[Source records]
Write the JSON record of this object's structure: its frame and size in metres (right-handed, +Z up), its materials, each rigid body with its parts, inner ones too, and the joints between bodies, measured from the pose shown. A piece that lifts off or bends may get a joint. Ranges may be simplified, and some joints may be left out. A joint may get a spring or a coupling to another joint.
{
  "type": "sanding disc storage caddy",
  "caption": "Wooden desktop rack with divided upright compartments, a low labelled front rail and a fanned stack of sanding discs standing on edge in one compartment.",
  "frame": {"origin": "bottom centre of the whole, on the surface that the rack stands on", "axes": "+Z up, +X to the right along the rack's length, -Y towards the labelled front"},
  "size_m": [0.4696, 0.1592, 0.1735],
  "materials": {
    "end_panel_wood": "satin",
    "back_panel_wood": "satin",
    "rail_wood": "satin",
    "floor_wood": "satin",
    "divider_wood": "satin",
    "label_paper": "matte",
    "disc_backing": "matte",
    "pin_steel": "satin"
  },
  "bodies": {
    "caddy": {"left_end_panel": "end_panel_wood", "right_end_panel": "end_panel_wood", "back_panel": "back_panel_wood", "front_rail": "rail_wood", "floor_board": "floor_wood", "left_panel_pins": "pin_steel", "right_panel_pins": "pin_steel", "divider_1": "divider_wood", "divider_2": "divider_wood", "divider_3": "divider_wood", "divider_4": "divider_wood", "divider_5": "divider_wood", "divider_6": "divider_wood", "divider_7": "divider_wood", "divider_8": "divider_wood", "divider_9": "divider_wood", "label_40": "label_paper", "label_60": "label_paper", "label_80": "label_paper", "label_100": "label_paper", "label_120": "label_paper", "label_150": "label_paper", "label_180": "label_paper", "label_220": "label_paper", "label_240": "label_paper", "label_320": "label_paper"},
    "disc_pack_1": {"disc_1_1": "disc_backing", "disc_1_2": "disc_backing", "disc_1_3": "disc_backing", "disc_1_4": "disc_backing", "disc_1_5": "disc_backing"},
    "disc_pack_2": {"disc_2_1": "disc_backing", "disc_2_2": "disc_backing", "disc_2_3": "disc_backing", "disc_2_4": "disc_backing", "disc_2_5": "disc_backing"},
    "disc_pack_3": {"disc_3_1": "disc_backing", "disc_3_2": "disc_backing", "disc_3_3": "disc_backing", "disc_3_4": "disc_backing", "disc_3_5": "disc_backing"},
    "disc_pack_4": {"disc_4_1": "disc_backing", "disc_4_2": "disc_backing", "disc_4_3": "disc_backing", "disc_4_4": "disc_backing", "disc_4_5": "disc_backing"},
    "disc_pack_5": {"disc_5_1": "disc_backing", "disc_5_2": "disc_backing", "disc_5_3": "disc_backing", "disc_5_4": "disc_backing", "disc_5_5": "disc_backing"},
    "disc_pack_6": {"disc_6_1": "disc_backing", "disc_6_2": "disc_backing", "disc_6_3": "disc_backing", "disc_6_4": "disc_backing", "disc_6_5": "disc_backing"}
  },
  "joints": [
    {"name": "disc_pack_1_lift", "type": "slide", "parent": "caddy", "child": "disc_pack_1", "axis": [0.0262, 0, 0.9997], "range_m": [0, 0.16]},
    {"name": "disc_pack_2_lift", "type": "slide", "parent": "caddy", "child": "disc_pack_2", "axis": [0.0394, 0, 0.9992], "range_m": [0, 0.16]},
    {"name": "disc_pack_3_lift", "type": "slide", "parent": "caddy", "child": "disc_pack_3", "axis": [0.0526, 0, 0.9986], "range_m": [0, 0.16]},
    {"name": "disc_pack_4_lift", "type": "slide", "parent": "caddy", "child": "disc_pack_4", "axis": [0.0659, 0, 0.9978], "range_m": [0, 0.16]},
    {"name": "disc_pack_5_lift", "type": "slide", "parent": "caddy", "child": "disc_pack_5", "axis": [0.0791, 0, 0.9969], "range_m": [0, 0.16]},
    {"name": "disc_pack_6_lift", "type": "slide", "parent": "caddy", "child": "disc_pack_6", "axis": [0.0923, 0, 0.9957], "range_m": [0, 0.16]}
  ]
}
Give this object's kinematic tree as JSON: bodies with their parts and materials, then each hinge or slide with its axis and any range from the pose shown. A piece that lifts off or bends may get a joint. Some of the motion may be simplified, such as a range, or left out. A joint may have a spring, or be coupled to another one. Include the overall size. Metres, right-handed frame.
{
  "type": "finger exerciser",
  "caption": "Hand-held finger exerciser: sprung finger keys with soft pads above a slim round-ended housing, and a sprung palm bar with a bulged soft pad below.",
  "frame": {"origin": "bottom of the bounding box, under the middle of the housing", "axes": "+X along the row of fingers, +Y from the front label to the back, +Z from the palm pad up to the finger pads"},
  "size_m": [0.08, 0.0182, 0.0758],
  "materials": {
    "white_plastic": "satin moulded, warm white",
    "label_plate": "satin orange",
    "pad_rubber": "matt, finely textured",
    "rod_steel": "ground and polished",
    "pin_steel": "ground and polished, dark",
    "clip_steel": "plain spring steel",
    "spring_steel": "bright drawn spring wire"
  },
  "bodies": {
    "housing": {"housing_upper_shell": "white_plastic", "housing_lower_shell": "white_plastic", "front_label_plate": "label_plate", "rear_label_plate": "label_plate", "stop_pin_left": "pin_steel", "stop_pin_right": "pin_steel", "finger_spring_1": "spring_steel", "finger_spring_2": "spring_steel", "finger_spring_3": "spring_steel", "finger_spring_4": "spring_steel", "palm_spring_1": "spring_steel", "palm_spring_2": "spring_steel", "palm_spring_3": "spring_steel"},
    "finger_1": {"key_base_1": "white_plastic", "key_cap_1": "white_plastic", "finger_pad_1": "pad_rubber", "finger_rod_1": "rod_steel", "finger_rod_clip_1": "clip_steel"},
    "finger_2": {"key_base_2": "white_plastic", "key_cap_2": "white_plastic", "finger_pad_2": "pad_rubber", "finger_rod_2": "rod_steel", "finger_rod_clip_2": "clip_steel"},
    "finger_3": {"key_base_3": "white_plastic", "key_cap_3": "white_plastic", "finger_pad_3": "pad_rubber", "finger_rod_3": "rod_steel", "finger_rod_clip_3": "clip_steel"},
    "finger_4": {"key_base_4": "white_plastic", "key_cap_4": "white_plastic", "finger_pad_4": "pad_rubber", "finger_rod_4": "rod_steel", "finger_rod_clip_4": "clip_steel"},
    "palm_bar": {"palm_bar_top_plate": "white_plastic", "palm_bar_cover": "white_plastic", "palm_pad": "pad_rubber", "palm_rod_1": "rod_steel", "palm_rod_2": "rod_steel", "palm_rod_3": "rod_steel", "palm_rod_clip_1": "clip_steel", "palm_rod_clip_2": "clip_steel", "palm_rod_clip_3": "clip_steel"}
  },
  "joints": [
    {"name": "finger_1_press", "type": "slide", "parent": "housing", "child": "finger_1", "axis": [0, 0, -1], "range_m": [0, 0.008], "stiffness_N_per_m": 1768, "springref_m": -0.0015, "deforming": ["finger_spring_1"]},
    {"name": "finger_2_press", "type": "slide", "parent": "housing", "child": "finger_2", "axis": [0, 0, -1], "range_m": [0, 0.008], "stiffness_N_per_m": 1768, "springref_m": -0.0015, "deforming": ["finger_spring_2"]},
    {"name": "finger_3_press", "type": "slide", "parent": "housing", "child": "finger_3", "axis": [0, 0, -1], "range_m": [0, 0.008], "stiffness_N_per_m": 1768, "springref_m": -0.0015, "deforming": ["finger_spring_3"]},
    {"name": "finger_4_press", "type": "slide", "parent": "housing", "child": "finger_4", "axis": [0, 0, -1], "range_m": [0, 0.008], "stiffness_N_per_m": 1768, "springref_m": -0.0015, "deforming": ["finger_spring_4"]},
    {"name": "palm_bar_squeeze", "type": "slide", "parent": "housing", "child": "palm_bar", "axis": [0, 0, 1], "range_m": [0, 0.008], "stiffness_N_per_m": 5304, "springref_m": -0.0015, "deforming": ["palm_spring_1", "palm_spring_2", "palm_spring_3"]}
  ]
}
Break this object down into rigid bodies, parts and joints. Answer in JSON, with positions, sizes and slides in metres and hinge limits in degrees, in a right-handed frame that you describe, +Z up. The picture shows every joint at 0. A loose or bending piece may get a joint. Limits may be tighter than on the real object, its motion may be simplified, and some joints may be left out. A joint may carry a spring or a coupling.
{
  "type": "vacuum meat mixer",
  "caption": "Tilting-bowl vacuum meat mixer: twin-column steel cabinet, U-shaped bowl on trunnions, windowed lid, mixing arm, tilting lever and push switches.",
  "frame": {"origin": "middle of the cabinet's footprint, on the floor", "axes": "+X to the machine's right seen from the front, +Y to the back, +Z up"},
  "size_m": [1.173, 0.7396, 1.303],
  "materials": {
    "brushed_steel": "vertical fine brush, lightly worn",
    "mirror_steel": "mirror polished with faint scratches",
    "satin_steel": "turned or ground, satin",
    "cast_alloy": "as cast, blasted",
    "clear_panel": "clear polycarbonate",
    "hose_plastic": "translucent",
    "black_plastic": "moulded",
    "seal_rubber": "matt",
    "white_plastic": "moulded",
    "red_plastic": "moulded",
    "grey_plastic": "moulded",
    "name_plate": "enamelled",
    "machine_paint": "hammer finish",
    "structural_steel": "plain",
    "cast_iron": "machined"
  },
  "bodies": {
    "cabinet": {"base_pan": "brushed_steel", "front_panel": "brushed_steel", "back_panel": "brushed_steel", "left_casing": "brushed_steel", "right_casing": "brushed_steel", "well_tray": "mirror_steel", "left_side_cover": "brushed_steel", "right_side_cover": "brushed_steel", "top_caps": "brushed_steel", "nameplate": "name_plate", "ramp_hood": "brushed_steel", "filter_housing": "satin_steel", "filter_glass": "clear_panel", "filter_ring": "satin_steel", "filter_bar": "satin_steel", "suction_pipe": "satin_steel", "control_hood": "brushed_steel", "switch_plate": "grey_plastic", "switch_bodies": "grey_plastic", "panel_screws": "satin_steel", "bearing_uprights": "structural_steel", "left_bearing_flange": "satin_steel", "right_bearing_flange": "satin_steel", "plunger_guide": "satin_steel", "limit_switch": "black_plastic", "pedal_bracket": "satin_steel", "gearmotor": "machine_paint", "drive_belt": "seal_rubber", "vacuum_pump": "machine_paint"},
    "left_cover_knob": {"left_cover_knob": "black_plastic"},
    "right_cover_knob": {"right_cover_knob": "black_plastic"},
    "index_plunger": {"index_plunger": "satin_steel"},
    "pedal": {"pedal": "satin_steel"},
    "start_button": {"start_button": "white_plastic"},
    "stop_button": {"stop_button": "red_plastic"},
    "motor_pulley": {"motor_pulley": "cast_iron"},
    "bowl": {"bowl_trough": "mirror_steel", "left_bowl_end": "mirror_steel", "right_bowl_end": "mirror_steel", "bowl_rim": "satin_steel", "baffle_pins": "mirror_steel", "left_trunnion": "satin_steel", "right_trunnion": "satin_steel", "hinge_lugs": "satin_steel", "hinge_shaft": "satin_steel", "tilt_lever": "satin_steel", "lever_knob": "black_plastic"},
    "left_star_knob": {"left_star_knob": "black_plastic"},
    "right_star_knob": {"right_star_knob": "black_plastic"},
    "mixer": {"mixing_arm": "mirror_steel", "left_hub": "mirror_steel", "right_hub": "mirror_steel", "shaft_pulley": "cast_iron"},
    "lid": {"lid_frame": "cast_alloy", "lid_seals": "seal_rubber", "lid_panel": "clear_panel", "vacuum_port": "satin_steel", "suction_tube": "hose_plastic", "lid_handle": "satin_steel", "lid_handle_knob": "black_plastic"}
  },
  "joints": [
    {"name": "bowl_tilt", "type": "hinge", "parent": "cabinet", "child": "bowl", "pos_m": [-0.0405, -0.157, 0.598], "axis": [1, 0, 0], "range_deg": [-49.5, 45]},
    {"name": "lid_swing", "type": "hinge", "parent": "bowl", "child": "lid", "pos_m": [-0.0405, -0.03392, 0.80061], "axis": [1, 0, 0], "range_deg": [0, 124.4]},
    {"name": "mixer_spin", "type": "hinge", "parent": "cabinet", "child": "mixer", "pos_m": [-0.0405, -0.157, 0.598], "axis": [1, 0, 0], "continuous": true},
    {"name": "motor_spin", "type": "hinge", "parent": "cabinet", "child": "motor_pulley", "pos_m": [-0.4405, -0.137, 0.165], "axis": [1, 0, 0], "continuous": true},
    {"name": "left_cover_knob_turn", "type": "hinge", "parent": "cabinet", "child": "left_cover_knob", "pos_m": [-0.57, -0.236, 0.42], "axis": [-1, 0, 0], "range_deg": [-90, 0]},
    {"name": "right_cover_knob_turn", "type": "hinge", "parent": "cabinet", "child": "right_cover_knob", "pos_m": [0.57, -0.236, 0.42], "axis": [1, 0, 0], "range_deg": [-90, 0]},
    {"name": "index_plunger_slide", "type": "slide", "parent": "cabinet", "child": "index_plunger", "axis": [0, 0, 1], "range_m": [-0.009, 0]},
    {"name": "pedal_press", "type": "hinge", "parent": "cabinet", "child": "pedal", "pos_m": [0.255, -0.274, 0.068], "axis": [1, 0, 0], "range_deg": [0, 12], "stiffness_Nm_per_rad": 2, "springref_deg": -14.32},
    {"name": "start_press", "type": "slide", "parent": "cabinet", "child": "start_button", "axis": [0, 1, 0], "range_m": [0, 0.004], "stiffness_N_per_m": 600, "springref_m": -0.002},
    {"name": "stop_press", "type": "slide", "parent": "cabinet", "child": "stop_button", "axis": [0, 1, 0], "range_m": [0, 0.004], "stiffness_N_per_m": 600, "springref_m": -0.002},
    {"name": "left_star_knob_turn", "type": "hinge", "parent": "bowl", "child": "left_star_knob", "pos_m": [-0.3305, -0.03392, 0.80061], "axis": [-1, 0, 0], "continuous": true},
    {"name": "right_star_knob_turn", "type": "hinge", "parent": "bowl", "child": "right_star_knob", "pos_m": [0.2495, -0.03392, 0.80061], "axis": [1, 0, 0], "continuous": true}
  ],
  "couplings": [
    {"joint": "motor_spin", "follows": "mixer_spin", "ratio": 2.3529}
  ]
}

Instructions to follow: Copy every line of the listing that contains the word "with".

Task answer:
Write the JSON record of this object's structure: its frame and size in metres (right-handed, +Z up), its materials, each rigid body with its parts, inner ones too, and the joints between bodies, measured from the pose shown. A piece that lifts off or bends may get a joint. Ranges may be simplified, and some joints may be left out. A joint may get a spring or a coupling to another joint.
  "caption": "Wooden desktop rack with divided upright compartments, a low labelled front rail and a fanned stack of sanding discs standing on edge in one compartment.",
Give this object's kinematic tree as JSON: bodies with their parts and materials, then each hinge or slide with its axis and any range from the pose shown. A piece that lifts off or bends may get a joint. Some of the motion may be simplified, such as a range, or left out. A joint may have a spring, or be coupled to another one. Include the overall size. Metres, right-handed frame.
  "caption": "Hand-held finger exerciser: sprung finger keys with soft pads above a slim round-ended housing, and a sprung palm bar with a bulged soft pad below.",
Break this object down into rigid bodies, parts and joints. Answer in JSON, with positions, sizes and slides in metres and hinge limits in degrees, in a right-handed frame that you describe, +Z up. The picture shows every joint at 0. A loose or bending piece may get a joint. Limits may be tighter than on the real object, its motion may be simplified, and some joints may be left out. A joint may carry a spring or a coupling.
    "mirror_steel": "mirror polished with faint scratches",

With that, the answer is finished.